A member of Morrison’s inner sanctum described it as a “focused” group.
“Scott comes to the job with a very clear idea of what he wants to do … a clear judgment, and an instinct of what the politics are,” they said. “It is a very tight-knit group … and it’s not a chinwag and a chat. It intelligently deals with issues as they arise … like drought … and while Morrison gives ministers autonomy he also gives them very clear expectations that ministers have to deliver. That’s how the Westminster systems are meant to work, right?”
Morrison has moved to reshape Australia’s national security architecture led by Pezzullo. The retirement of long-time ASIO chief Duncan Lewis and Australian Federal Police commissioner Andrew Colvin, and speculation over powerful National Intelligence director-general Nick Warner’s future, has provided an opportunity for Morrison to inject new blood into the security community.
Angus Campbell — who had worked with Morrison in establishing OSB — had been appointed chief of the Defence Force only a month before Turnbull’s demise. In addition to General Campbell, Morrison has appointed Mike Burgess as ASIO director-general and Reece Kershaw as AFP commissioner. The Australian Signals Directorate will also have new leadership in the coming months.
Morrison’s assault against Labor’s obsession with the “big end of town” contrasts his own dealings with business chiefs. As a former treasurer, Morrison naturally retains a wide pool of contacts and networks across corporate Australia. But unlike some of his predecessors, Morrison doesn’t chase their approval or support. He has a laser-like focus on the interests of suburban families and aspirational Australians and knows — like Trump — there is little appetite for the bad behaviour of big banks and financial institutions or tax-dodging multinationals. This approach shapes his contact with corporate high-flyers. Morrison’s key advisers are not the usual millionaires and high-achievers. They are executives and business leaders who have unique backstories, are leaders in their field or with whom he has forged ties throughout his career.
Former colleagues and contacts from his time as NSW Liberal Party state director, senior policy manager at the Property Council of Australia, Tourism Australia managing director — and more recently in parliament — act as sounding boards for Morrison.
The contact may not be frequent but Morrison will reach seeking practical advice to assist in the implementation of his economic and social vision.
Mark Bouris — the founder of Wizard Home Loans who later launched Yellow Brick Road — is one of Morrison’s mates. His is an extraordinary tale, the self-made entrepreneur who took on the big banks and became Australia’s Trump on The Apprentice. The pair — who were photographed at the footy after Morrison became PM — speak about small business and housing reforms and Bouris backed-in Morrison hard against Bill Shorten’s big taxing agenda.
Macquarie Group’s trailblazing Shemara Wikramanayake is another who has crashed through barriers. The Macquarie Group executive is the only female chief executive among Australia’s 20 biggest companies by market value and the first Asian-Australian woman to head an ASX 200 listed company.

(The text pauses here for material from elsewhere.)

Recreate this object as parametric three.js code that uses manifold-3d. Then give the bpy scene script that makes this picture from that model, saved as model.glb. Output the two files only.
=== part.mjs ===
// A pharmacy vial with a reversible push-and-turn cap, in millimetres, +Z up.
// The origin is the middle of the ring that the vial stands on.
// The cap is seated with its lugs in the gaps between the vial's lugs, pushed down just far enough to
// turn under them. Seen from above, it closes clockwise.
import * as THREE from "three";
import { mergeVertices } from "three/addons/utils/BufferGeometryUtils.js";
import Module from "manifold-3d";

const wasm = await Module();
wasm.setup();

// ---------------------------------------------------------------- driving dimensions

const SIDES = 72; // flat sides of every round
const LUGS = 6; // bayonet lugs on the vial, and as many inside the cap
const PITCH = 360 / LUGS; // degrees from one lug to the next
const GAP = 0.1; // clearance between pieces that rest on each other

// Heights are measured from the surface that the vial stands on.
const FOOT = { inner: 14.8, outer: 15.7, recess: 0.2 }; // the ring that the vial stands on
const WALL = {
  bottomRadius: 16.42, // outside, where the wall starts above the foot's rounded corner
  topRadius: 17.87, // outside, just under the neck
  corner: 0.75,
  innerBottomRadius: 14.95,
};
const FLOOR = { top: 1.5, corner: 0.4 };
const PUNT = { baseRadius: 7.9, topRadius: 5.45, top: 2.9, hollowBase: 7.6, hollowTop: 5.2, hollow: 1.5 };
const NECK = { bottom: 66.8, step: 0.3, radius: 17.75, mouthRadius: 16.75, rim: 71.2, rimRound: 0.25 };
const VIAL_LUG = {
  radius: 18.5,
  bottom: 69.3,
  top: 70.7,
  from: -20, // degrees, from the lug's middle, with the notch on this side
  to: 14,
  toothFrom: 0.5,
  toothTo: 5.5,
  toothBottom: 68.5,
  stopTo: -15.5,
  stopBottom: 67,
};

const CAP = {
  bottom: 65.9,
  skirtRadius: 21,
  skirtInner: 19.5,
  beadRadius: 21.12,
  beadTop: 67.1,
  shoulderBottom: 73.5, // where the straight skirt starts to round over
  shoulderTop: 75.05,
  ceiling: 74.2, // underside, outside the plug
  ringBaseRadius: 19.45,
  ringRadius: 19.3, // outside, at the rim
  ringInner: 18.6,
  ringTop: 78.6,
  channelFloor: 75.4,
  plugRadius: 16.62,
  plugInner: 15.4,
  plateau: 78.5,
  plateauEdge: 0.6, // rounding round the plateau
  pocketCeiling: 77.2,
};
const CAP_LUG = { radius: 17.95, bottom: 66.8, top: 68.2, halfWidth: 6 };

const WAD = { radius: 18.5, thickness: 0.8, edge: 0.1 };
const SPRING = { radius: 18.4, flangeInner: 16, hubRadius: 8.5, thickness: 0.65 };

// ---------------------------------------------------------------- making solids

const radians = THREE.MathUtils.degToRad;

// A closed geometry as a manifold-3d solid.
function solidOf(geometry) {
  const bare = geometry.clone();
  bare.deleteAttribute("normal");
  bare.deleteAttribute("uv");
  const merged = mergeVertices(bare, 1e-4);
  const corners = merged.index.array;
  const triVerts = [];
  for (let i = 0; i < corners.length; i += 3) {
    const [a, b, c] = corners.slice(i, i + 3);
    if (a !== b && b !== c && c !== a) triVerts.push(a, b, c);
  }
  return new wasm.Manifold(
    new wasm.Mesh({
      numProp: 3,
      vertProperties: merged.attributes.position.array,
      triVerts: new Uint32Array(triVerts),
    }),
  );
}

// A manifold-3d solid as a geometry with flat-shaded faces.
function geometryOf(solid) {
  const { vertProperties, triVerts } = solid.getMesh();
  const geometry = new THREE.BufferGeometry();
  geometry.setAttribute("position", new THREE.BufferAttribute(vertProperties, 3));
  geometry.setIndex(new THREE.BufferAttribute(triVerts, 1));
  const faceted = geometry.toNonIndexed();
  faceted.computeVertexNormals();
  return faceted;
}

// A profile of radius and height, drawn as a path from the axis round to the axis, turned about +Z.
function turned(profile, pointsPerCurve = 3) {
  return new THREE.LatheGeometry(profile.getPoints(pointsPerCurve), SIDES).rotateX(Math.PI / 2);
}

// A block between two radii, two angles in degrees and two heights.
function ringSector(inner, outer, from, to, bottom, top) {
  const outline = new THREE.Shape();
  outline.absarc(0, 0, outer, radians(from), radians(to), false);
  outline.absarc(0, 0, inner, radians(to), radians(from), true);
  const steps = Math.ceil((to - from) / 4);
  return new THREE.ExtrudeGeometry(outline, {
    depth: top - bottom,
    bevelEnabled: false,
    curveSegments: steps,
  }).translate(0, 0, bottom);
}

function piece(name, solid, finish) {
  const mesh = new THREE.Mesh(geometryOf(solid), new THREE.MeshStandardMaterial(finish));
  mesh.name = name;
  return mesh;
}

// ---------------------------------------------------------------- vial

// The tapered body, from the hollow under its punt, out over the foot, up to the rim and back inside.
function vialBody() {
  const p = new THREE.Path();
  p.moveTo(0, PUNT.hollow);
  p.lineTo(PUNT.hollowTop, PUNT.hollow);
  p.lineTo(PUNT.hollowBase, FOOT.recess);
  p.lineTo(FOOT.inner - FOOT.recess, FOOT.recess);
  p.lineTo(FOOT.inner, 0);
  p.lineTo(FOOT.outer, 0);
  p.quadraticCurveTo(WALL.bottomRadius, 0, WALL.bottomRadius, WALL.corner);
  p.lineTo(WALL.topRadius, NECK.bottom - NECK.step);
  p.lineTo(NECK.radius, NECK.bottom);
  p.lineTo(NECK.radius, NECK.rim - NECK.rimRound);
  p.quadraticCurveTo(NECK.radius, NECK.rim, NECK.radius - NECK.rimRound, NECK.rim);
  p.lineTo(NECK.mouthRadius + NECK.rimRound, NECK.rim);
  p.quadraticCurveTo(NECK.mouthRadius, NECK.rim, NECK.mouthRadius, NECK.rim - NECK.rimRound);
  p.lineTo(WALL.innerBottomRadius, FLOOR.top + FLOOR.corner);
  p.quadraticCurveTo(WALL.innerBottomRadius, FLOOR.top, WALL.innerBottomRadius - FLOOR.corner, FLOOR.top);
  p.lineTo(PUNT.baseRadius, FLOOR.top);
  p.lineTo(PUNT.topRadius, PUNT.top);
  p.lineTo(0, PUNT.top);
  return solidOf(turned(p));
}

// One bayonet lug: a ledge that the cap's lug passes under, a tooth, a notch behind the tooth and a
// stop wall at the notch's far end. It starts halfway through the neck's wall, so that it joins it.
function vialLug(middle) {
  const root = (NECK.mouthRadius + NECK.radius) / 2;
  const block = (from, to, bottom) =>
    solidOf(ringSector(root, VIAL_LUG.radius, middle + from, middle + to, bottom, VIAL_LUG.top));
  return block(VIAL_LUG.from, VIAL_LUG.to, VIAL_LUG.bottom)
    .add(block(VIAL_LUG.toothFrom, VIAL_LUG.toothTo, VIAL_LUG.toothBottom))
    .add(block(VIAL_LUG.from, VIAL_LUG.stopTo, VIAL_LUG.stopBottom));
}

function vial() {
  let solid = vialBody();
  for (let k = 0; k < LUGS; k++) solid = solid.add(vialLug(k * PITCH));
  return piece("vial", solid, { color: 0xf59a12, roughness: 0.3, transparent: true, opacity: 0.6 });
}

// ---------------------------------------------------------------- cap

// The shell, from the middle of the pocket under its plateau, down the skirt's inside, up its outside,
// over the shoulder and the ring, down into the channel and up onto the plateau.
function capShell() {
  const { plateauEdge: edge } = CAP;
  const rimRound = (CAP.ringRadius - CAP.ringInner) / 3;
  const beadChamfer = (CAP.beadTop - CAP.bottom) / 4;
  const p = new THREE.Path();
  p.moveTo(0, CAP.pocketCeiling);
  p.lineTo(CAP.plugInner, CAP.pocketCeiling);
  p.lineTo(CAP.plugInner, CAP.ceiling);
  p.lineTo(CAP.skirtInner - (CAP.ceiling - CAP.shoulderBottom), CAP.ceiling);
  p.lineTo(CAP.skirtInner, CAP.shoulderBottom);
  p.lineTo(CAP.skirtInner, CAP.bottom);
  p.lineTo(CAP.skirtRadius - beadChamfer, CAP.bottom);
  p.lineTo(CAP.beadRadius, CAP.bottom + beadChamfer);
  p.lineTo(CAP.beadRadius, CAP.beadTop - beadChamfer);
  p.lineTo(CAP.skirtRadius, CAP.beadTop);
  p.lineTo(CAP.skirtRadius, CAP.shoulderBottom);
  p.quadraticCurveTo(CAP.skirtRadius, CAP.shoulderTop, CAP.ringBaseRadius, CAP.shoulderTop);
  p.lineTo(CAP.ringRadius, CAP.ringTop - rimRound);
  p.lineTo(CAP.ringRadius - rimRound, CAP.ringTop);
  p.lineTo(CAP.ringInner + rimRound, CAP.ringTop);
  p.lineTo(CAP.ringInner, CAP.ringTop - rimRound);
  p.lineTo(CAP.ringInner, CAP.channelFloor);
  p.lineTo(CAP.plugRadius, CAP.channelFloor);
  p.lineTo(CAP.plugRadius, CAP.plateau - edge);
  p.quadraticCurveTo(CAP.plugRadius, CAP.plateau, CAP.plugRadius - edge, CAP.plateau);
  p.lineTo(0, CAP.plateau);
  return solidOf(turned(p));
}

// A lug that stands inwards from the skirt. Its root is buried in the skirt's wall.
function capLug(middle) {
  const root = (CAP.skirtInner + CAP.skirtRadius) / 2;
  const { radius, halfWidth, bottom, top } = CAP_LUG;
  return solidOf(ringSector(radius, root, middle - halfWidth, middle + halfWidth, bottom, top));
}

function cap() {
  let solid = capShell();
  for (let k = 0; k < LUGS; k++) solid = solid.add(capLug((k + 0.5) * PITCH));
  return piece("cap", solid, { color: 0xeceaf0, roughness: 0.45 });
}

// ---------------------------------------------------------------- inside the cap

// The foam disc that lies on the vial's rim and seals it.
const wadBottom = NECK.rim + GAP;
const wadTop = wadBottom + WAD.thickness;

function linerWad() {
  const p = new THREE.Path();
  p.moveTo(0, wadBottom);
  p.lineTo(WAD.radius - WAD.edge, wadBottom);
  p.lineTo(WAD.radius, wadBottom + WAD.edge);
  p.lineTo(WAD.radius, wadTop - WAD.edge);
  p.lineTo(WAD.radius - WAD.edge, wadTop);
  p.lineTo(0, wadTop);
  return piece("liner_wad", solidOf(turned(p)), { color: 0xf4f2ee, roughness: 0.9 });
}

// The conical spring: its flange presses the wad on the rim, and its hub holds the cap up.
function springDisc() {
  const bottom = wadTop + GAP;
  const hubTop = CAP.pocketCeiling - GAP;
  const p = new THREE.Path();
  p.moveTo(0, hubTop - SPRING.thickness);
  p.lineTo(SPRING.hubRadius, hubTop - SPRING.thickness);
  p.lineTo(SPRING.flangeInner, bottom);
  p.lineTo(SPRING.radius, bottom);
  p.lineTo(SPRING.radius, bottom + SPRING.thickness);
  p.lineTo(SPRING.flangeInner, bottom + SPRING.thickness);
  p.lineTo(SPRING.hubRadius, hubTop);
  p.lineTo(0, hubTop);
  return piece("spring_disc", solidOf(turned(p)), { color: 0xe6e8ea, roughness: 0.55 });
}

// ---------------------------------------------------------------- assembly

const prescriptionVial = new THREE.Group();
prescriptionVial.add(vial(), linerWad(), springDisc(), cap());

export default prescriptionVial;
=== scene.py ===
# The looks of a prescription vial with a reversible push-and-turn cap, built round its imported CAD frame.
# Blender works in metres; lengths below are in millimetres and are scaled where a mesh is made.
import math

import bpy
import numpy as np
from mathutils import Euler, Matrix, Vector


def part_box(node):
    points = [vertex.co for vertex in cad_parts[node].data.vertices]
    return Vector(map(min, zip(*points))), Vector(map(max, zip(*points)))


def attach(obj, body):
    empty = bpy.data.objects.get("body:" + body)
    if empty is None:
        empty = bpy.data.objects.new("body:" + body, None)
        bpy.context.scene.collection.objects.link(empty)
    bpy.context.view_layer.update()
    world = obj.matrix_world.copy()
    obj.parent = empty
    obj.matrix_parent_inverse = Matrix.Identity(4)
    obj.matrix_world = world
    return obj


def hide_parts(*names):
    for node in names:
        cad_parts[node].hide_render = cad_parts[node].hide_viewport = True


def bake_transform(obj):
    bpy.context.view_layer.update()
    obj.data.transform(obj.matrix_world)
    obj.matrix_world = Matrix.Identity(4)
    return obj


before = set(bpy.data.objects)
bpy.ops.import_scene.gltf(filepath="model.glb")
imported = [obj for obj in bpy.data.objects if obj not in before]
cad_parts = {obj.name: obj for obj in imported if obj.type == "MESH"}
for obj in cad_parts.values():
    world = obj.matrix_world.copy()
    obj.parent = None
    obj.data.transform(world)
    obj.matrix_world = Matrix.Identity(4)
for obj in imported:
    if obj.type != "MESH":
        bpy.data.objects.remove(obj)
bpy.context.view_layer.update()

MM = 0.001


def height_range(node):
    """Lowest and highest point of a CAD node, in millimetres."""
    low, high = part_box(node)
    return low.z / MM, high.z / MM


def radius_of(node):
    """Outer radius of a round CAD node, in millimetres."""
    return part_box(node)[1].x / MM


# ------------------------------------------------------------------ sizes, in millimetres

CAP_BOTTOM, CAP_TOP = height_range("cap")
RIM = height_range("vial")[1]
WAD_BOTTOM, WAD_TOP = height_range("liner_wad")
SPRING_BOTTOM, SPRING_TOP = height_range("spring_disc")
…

Another friend, Adrian Harrington, was tapped to join the government’s National Housing Finance and Investment Corporation board, illustrating a Morrison tendency to recruit contemporaries and promote allies into key roles. Harrington and Morrison remain close after working together at the Property Council of Australia in the early 1990s.
A common theme sprinkled across Morrison’s inner and outer sanctums is the Prime Minister’s faith. Friends and advisers including Stuart Robert, his former flatmate who won a promotion to lead Morrison’s government services overhaul, and former NSW police commissioner Andrew Scipione, are devout Christians.

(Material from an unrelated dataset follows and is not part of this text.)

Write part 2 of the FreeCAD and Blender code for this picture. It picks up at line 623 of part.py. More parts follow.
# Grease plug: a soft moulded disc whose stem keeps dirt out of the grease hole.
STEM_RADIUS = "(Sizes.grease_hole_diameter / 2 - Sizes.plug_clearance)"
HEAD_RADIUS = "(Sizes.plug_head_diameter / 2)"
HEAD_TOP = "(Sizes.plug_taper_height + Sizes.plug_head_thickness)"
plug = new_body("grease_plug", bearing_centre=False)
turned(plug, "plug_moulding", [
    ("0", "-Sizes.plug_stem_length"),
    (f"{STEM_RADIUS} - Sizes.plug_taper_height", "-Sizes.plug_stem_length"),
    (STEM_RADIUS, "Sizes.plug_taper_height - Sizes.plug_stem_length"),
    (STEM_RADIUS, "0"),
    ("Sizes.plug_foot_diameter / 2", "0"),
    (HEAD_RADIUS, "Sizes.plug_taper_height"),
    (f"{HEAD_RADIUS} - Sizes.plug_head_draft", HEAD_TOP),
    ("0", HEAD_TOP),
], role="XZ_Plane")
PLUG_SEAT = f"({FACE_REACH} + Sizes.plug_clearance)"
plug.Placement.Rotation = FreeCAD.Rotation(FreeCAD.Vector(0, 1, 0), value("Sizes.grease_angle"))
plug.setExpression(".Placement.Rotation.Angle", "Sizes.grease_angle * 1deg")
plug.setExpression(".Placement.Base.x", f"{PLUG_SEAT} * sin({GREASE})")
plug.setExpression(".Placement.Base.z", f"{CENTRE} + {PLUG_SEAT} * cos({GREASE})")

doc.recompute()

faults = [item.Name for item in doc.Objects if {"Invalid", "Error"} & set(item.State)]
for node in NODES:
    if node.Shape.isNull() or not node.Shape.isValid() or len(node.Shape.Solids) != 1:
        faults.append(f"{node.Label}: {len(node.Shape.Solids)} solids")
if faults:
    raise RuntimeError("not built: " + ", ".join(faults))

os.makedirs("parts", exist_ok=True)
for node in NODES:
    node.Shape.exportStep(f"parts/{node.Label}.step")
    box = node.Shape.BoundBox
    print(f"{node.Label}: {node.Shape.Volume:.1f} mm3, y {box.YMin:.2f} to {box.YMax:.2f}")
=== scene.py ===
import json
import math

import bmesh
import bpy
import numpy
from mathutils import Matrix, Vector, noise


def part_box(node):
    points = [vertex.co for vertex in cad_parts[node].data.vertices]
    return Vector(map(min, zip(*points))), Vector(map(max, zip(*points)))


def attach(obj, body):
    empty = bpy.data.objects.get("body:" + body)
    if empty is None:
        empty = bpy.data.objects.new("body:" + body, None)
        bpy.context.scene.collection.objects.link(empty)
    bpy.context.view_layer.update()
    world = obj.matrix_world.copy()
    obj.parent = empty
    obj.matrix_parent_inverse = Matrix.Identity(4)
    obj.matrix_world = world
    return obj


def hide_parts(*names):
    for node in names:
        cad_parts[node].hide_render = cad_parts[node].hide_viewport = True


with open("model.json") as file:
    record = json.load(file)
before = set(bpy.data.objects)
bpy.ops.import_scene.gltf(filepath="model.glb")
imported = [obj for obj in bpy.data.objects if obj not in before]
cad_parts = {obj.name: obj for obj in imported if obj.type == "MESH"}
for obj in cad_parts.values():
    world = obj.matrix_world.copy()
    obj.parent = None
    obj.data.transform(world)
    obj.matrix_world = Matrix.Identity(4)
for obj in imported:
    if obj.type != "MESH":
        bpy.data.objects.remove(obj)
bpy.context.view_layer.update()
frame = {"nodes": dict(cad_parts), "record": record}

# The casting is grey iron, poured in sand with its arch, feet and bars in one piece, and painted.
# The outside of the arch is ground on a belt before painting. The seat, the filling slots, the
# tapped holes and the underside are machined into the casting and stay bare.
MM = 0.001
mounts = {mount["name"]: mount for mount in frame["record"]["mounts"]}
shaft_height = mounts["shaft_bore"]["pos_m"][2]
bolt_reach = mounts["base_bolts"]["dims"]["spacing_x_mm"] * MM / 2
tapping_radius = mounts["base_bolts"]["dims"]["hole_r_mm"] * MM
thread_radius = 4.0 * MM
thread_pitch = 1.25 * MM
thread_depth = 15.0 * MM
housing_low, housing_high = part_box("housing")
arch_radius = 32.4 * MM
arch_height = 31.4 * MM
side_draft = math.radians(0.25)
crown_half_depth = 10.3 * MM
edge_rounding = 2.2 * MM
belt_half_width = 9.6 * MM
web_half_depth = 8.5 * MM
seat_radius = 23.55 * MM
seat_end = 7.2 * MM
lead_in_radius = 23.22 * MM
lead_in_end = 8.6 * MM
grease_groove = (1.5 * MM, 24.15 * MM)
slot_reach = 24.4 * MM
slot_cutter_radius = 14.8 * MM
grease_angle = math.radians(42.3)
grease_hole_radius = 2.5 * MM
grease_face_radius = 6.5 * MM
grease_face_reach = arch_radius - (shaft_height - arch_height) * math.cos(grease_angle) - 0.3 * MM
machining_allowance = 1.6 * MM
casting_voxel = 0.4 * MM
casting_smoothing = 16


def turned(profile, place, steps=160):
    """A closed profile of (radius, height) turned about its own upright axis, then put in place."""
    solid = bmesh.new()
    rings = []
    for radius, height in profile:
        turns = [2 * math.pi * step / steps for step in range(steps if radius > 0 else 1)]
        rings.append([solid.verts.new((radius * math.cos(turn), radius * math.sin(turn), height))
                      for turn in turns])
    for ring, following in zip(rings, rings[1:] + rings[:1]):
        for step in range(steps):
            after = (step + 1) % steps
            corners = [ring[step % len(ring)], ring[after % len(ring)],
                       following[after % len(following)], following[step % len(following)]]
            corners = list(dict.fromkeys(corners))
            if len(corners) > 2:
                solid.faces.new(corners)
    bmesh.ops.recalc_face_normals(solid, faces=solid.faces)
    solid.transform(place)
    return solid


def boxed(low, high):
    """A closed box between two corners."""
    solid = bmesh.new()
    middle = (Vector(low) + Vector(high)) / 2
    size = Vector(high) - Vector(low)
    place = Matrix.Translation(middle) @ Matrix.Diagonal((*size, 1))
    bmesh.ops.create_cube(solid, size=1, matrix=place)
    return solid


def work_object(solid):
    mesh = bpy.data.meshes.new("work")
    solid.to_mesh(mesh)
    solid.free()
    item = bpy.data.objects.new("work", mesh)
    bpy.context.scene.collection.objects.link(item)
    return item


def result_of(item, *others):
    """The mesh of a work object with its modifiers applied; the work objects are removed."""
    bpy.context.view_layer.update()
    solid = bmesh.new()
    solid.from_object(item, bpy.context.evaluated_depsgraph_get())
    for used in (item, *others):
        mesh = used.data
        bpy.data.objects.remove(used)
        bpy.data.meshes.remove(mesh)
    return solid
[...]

Briggs — chairman of Morrison’s Cook federal electoral council and factional backer who helped engineer the numbers to deliver his close mate the leadership by five votes — remains a key adviser. Visibility around Morrison’s closeness to Briggs — a board director at the Cronulla Sharks — has been limited due to Briggs’s role in a consortium bid aiming to secure a government visa-processing contract estimated to be worth $1bn.
Morrison’s inner sanctum is considered more consultative and nimble than the offices of Abbott and Turnbull, which were dominated by smaller spheres of influence. Unlike his predecessors, Morrison remains the dominant figure in his office, with staff making recommendations or offering advice.

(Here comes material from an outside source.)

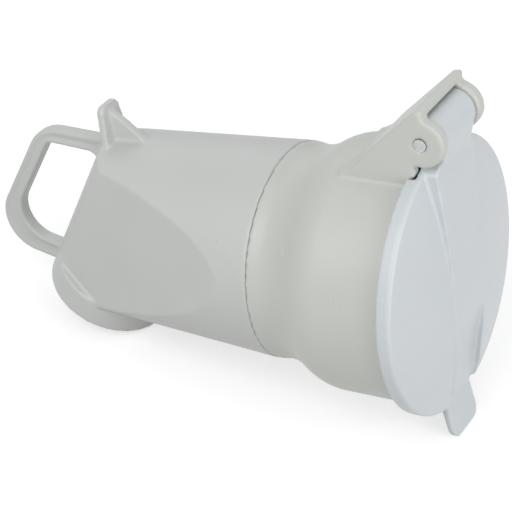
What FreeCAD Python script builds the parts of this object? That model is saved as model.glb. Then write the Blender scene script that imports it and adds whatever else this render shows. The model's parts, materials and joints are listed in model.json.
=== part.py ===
import FreeCAD, Part
import math
import os
import Sketcher

# Inline socket connector for round industrial plugs, with a sprung hinged lid.
# Lengths are in millimetres and angles in degrees.
# The pieces are drawn in the connector's own frame: +X along the axis towards the lid,
# +Y to the left, +Z up, with the origin on the axis in the plane of the lid's rim.
# At the end every piece gets the one placement in which the connector rests on a table:
# on the lower rim of its cable outlet and the tip of the lid's tab.

DRIVING_SIZES = {
    # lid
    "lid_radius": 45.0,
    "lid_rim_depth": 4.95,
    "lid_rim_round": 1.3,
    "lid_dome_rise": 5.3,
    "lid_wall": 2.4,
    "lid_skirt_wall": 2.6,
    "gasket_seat_depth": 2.2,
    "strip_rise": 0.7,
    "strip_top_half": 13.4,
    "strip_low_half": 9.8,
    "strip_fold_inset": 2.8,
    "strip_fold_forward": 4.0,
    "strip_low_inset": 2.6,
    "scoop_top": 11.0,
    "scoop_foot_inset": 5.0,
    "scoop_setback": 0.6,
    "scoop_radius": 160.0,
    "tab_length": 14.9,
    "tab_half": 9.0,
    "tab_wall": 2.2,
    "tab_lean": 11.0,
    "tab_setback": 2.4,
    "tab_corner": 4.0,
    "hook_depth": 6.0,
    "hook_half": 6.0,
    "hook_wall": 2.2,
    # hinge
    "pin_radius": 2.0,
    "pin_above_lid": 8.4,
    "pin_fit": 0.03,
    "barrel_fit": 0.06,
    "barrel_radius": 6.8,
    "barrel_gap": 0.4,
    "barrel_side_gap": 0.35,
    "leaf_lean": 19.0,
    "spring_pocket_radius": 5.5,
    "spring_pocket_half": 5.4,
    "spring_coil_radius": 3.75,
    "spring_wire": 1.1,
    "spring_turns": 4.5,
    "spring_pitch": 1.7,
    "spring_leg": 3.6,
    # hood over the hinge
    "hood_half": 15.35,
    "cheek_wall": 4.3,
    "cheek_radius": 7.75,
    "cheek_front": 2.6,
    "hood_crest": 10.9,
    "hood_lip_forward": 1.1,
    "lip_slot": 0.7,
    "lip_slot_depth": 2.6,
    "ramp_setback": 1.3,
    "ramp_tail": 4.5,
    "ramp_angle": 42.5,
    "ramp_root": 17.0,
    "ramp_root_radius": 16.0,
    # front housing
    "collar_setback": 3.6,
    "collar_gap": 0.5,
    "collar_step": 5.0,
    "collar_lip_step": 1.1,
    "collar_length": 28.0,
    "collar_wall": 3.7,
    "flare_length": 22.0,
    "waist_radius": 35.2,
    "waist_length": 4.7,
    "seam_radius": 35.9,
    "throat_radius": 30.4,
    "floor_depth": 42.0,
    "floor_lip_radius": 29.7,
    "floor_lip_wall": 2.0,
    "spigot_length": 10.0,
    "spigot_radius": 33.2,
    "spigot_gap": 0.2,
    "seal_wire": 1.3,
    "seal_setback": 2.6,
    "keyway_width": 7.0,
    "keyway_depth": 1.5,
    # rear housing
    "rear_length": 110.0,
    "rear_taper": 6.9,
    "rear_wall": 2.2,
    "outlet_radius": 21.5,
    "outlet_tilt": 30.4,
    "outlet_overrun": 30.6,
    "outlet_drop": 28.3,
    "outlet_collar": 10.0,
    "facet_turn": 16.7,
    "facet_tilt": 8.0,
    "facet_start": 65.0,
    "facet_reach": 35.9,
    "loop_width": 5.2,
    "loop_top_height": 31.4,
    "loop_top_band": 5.6,
    "loop_corner_back": 17.0,
    "loop_corner_height": 33.0,
    "loop_corner_radius": 14.0,
    "loop_rear_band": 5.7,
    "loop_back": 47.4,
    "loop_back_height": -13.6,
    "loop_back_radius": 13.5,
    "loop_foot_band": 7.0,
    "loop_foot_drop": 12.5,
    "loop_inner_radius": 2.5,
    "loop_inner_back_radius": 10.5,
    "loop_root_radius": 4.0,
    "loop_edge_round": 1.0,
    "loop_lip": 1.7,
    "loop_dish": 0.55,
    "lug_ahead_of_outlet": 12.1,
    "lug_height": 44.6,
    "lug_wall": 2.6,
    "lug_top_half": 5.0,
    "lug_base_half": 7.0,
    "lug_lean": 5.0,
    "gusset_length": 15.0,
    "gusset_wall": 3.0,
    # contact carrier
    "carrier_radius": 29.5,
    "carrier_setback": 5.2,
    "carrier_ring_depth": 31.0,
    "carrier_ring_wall": 3.0,
    "carrier_ring_gap": 0.3,
    "rear_block_gap": 0.3,
    "carrier_shoulder": 1.0,
    "carrier_play": 0.1,
    "carrier_end_depth": 46.0,
    "carrier_face_wall": 2.6,
    "contact_circle": 20.5,
    "pin_hole_gap": 0.3,
    "chamber_gap": 0.6,
    "boss_circle": 34.2,
    "boss_radius": 3.1,
    # contacts
    "live_bore": 3.05,
    "earth_bore": 4.05,
    "sleeve_wall": 1.5,
    "sleeve_setback": 8.2,
    "sleeve_bore_depth": 25.0,
    "sleeve_slot": 0.8,
    "shoulder_wall": 0.8,
    "shoulder_length": 2.0,
    "terminal_radius": 4.9,
    "terminal_length": 15.0,
    "wire_hole": 2.8,
    "wire_hole_depth": 12.0,
    "ring_wall": 0.7,
    "ring_length": 3.0,
    "ring_setback": 4.0,
    "ring_gap": 0.05,
    # retainer plate
    "retainer_wall": 3.0,
    "retainer_radius": 29.0,
    "retainer_gap": 0.2,
    # screws
    "screw_fit": 0.05,
    "terminal_screw_radius": 1.9,
    "terminal_screw_head": 2.9,
    "terminal_screw_length": 6.4,
    "carrier_screw_radius": 1.5,
    "carrier_screw_head": 2.6,
    "carrier_screw_length": 9.0,
    "retainer_screw_radius": 2.0,
    "retainer_screw_head": 3.6,
    "retainer_screw_length": 12.0,
    "housing_screw_radius": 1.5,
    "housing_screw_head": 2.7,
    "housing_screw_setback": 6.4,
    "housing_head_height": 1.1,
    "housing_head_sink": 0.7,
    "housing_screw_spread": 25.0,
    "head_height": 1.8,
    "drive_slot": 0.9,
    # cable outlet
    "gland_bore": 18.0,
    "gland_depth": 16.0,
    "gland_seat_wall": 2.5,
    "gland_seat_bore": 12.5,
    "gland_shell": 20.4,
    "nut_recess": 0.8,
    "nut_length": 7.0,
    "nut_bore": 10.0,
    "nut_fit": 0.1,
    "nut_notch": 4.0,
    "washer_wall": 1.0,
    "washer_gap": 1.5,
    "gland_play": 0.1,
    "grommet_bore": 8.0,
    "grommet_gap": 0.4,
    # cable clamp
    "clamp_screw_radius": 1.5,
    "clamp_screw_head": 2.5,
    "clamp_screw_length": 9.0,
    "clamp_spread": 13.4,
    "clamp_width": 8.0,
    "clamp_height": 24.5,
    "clamp_wall": 3.2,
    "clamp_arch": 8.4,
    "clamp_half": 16.2,
    "clamp_face": 0.1,
    "pillar_width": 10.0,
    "pillar_depth": 8.0,
    "pillar_gap": 0.3,
    # lid gasket
    "gasket_wall": 1.1,
    "gasket_overhang": 1.4,
    "gasket_edge_gap": 0.6,
}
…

Reactive press conferences and daily announcements that dominated the first six years of Coalition rule have been dumped by Morrison in favour of controlling government messaging through social media, personalised videos and a targeted policy agenda. Hirst and Carswell have developed and implemented Morrison’s digital communications strategy, directly connecting the PM with voters.
Insiders told The Weekend Australian that Kunkel — who ran Howard’s cabinet policy unit before shifting to the private sector — acted as the “gatekeeper” and “decision maker” while Finkelstein took charge of “networking, speaking to stakeholders and keeping in touch with backbenchers and minister’s offices”.
The other post-Turnbull bounce, which has continued following the election, was a surge in donations.
“There was a definite shift in donations and support after Morrison took over. Post-election the party has done well. There’s lots of people who have come back with tails between their legs,” a senior party source said.
Turnbull’s demise triggered a procession of high-profile retirements, handing Morrison a rare opportunity for leadership and cabinet renewal. He continues to face pressure from Queenslanders and ambitious backbenchers for promotion but like Howard, he won’t be cornered.
The Coalition ministerial team has been revamped with new blood, moving on from the divisive Abbott-Turnbull era. Morrison is positioning his new leadership group and public service chiefs to focus on the next three years, with an eye firmly on the 2022 election.